A general micromechanics-based model for precipitate strengthening and fracture toughness in polycrystal high entropy alloys

Abstract

High-entropy alloys (HEAs) usually exhibit exceptional mechanical properties attributed to one of important core effects for serious lattice strain to impede dislocation motion compared to the traditional alloys. However, their roles on the quantitative measurement for precipitate strengthening and fracture toughness are lack using the existing physical model. Here, we propose a mechanistic modelling to study effect of heterogeneous strain caused by lattice distortion on the precipitate strengthening and fracture toughness in the HEAs, and then verify this role using atomic simulation. The results indicate that the lattice distortion and precipitate synergistically impede the grain boundary migration, increasing the strength. In the dilute alloy with a low lattice distortion, the grain boundary migration process is less sensitive to the precipitate size.
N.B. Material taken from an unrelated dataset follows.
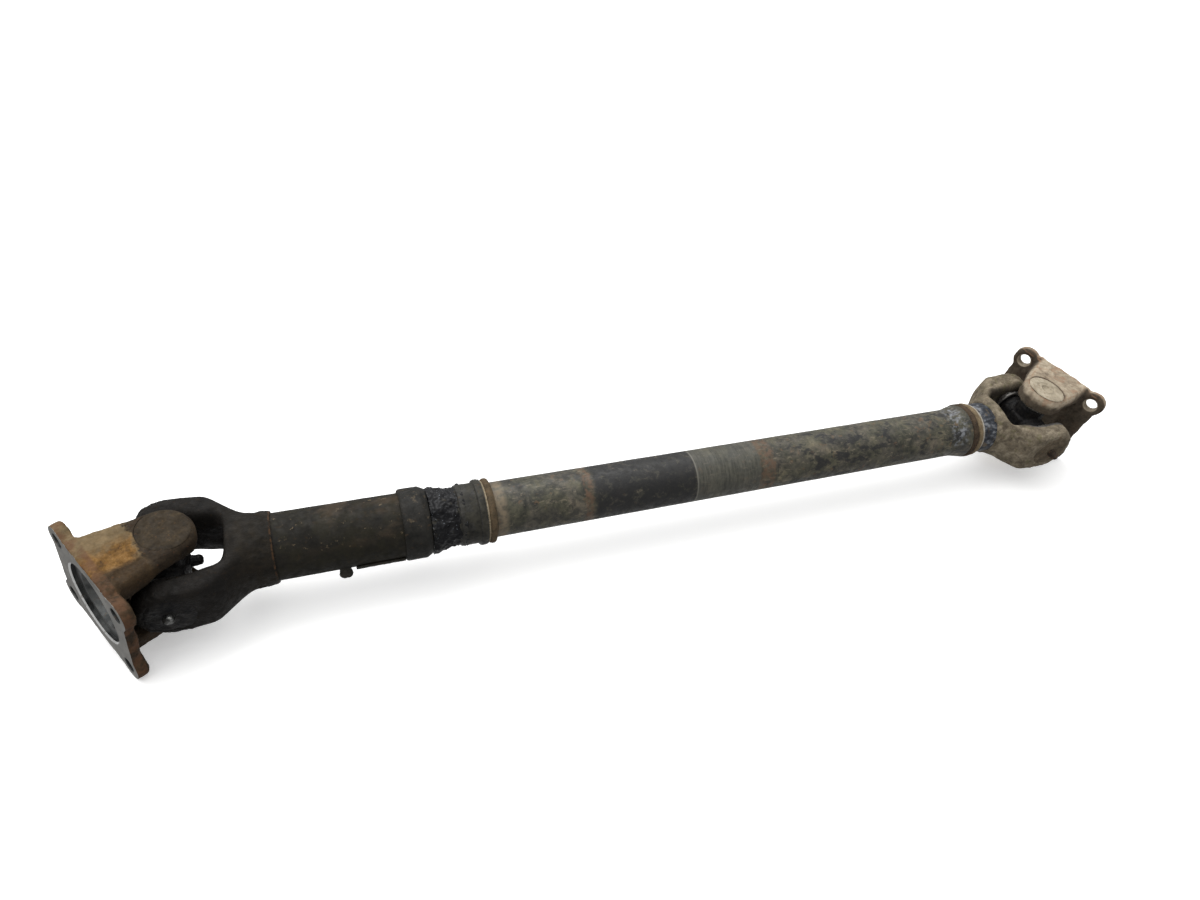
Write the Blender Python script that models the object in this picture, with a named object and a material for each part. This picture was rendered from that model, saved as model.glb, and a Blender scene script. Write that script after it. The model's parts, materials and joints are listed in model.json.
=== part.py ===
"""Propeller shaft: a tube with a sliding spline, a cross joint at each end and square bolt flanges.

Everything is drawn in millimetres and written to the meshes in metres, +Z up.  The shaft lies
level along X, with both joints bent, and the lowest flange corner stands on Z = 0.

Frames, each an empty that its pieces are parented to:
  shaft_frame         left joint centre, X along the shaft, Y along the shaft yokes' trunnions
  NAME_cross_frame    joint centre NAME, turned about the shaft trunnions (its Y)
  NAME_flange_frame   the same centre, turned about the flange trunnions (its Z)
"""
import math

import bmesh
import bpy
from mathutils import Matrix, Vector

MM = 0.001
GAP = 0.3                     # clearance between neighbouring pieces
SEGMENTS = 32                 # facets of large round pieces
SMALL_SEGMENTS = 20           # facets of trunnions, cups and holes
SHARP_ANGLE = math.radians(32)

# Shaft line, distances from the left joint centre along X
JOINT_SPAN = 730.0
TUBE_R = 21.0
TUBE_WALL = 2.0
NECK_END = 67.5               # end of the slip yoke's neck, start of its sleeve
SLEEVE_R = 24.0
CAP_START = 155.5
CAP_END = 175.0
CAP_R = 26.5
COLLAR_START = 197.0
COLLAR_R = 23.0
RIDGE_START = 210.8
RIDGE_END = 216.0
RIDGE_R = 24.6
TUBE_START = 223.0
TUBE_END = 654.0
BEAD_R = 24.2
YOKE_BEAD_R = 23.8
NIPPLE_X = 113.5              # grease nipple under the sleeve
NIPPLE_TURN = Matrix.Rotation(math.radians(-49.0), 4, "X")
WEIGHT_START = 120.0          # balance weight under the sleeve
WEIGHT_END = 155.0

# Spline
SPLINE_TEETH = 14
SPLINE_TIP_R = 18.4
SPLINE_ROOT_R = 16.4
SPLINE_START = 80.0

# Cross joint, distances from its centre
TRUNNION_R = 9.2
TRUNNION_END = 34.2
SHOULDER_R = 12.5
SHOULDER_END = 20.0
CUP_R = 14.5
CUP_WALL = 2.4
CUP_START = 20.4
CUP_END = 36.6
RING_END = 38.1
RING_R = 15.6
EAR_IN = 23.5
EAR_CHAMFER = 3.5
INNER_CHAMFER = 4.5             # on the inner edges, so that both pins can bend at once
CROTCH_X = 8.0                # centre of the round bottom between a yoke's ears
EAR_R = 19.5                  # ears of the flange yokes
EAR_OUT = 38.6
SHAFT_EAR_R = 22.5            # heavier ears of the slip yoke and the weld yoke
SHAFT_EAR_OUT = 42.0
MAX_BEND = math.radians(33)    # room cut for the other yoke's ears

# Flanges
FLANGE_X = 50.0
FLANGE_THICK = 8.0
BOLT_EAR = 29.0               # half of the bolt spacing from ear to ear
BOLT_SIDE = 35.5              # half of the bolt spacing across the ears
BOLT_R = 5.4
LUG_R = 11.0
WAIST_EAR = 39.2
WAIST_SIDE = 39.5
ARM_FLARE = 6.4               # how much wider an ear's arm is where it meets the flange
PILOT_R = 29.5
PILOT_DEPTH = 3.5
HOLLOW_R = 21.0
HOLLOW_DEPTH = 9.0

# Pose of the joints as the shaft lies on a floor, degrees
ROLL = 14.0                   # of the shaft's trunnions about X
PITCH = {"left": 6.5, "right": 8.1}
YAW = {"left": 29.3, "right": 26.1}

FINISHES = {
    "rusty_paint": ((0.060, 0.055, 0.046), 0.75, 0.3),
    "greasy_iron": ((0.030, 0.025, 0.020), 0.55, 0.4),
    "rusty_iron": ((0.300, 0.210, 0.110), 0.80, 0.3),
    "dusty_iron": ((0.340, 0.300, 0.230), 0.80, 0.3),
    "weld": ((0.160, 0.090, 0.050), 0.85, 0.3),
    "bearing_steel": ((0.450, 0.440, 0.420), 0.35, 1.0),
    "ground_steel": ((0.520, 0.500, 0.470), 0.30, 1.0),
    "rubber": ((0.020, 0.020, 0.020), 0.80, 0.0),
    "felt": ((0.100, 0.090, 0.070), 0.95, 0.0),
}


# ---------------------------------------------------------------- mesh helpers

def clear_scene():
    for item in list(bpy.data.objects):
        bpy.data.objects.remove(item, do_unlink=True)


def to_mesh(bm):
    bmesh.ops.recalc_face_normals(bm, faces=bm.faces)
    mesh = bpy.data.meshes.new("solid")
    bm.to_mesh(mesh)
    bm.free()
    return mesh


def moved(mesh, matrix):
    mesh.transform(matrix)
    return mesh


def lathe(profile, segments=SEGMENTS):
    """Turn a profile of (x, radius) points about X.

    A profile that starts and ends on the axis makes a solid, any other a ring.
    """
    bm = bmesh.new()
    rings = []
    for x, radius in profile:
        if radius == 0:
            rings.append([bm.verts.new((x * MM, 0, 0))] * segments)
            continue
        angles = [2 * math.pi * i / segments for i in range(segments)]
        rings.append([bm.verts.new((x * MM, radius * math.cos(a) * MM, radius * math.sin(a) * MM))
                      for a in angles])
    count = len(rings)
    pairs = range(count - 1) if profile[0][1] == 0 else range(count)
    for k in pairs:
        here, there = rings[k], rings[(k + 1) % count]
        for i in range(segments):
            j = (i + 1) % segments
            corners = []
            for corner in (here[i], here[j], there[j], there[i]):
                if corner not in corners:
                    corners.append(corner)
            bm.faces.new(corners)
    return to_mesh(bm)


def stack(outlines):
    """Loft closed outlines, lists of 3-D points in millimetres, and cap both ends."""
    bm = bmesh.new()
    loops = [[bm.verts.new(Vector(p) * MM) for p in outline] for outline in outlines]
    size = len(loops[0])
    for here, there in zip(loops, loops[1:]):
        for i in range(size):
            j = (i + 1) % size
            bm.faces.new((here[i], here[j], there[j], there[i]))
    caps = [bm.faces.new(loops[0]), bm.faces.new(loops[-1])]
    bmesh.ops.triangulate(bm, faces=caps, ngon_method="EAR_CLIP")
    return to_mesh(bm)


def box(low, high):
    x0, y0, z0 = low
    x1, y1, z1 = high
    outlines = [[(x0, y0, z), (x1, y0, z), (x1, y1, z), (x0, y1, z)] for z in (z0, z1)]
    return stack(outlines)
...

The stress field generated by the lattice distortion relieves the stress concentration at the crack tip under external force. This in turn alleviates the accumulation of dislocations and reduces the probability of crack extension. Furthermore, the heterogeneous strain caused by lattice distortion counteracts some of the applied stress and raises the critical stress for crack extension, which enhances the plasticity and the critical stress intensity factor. The developed unified model would be applicable to high entropy ceramics in similar scenario.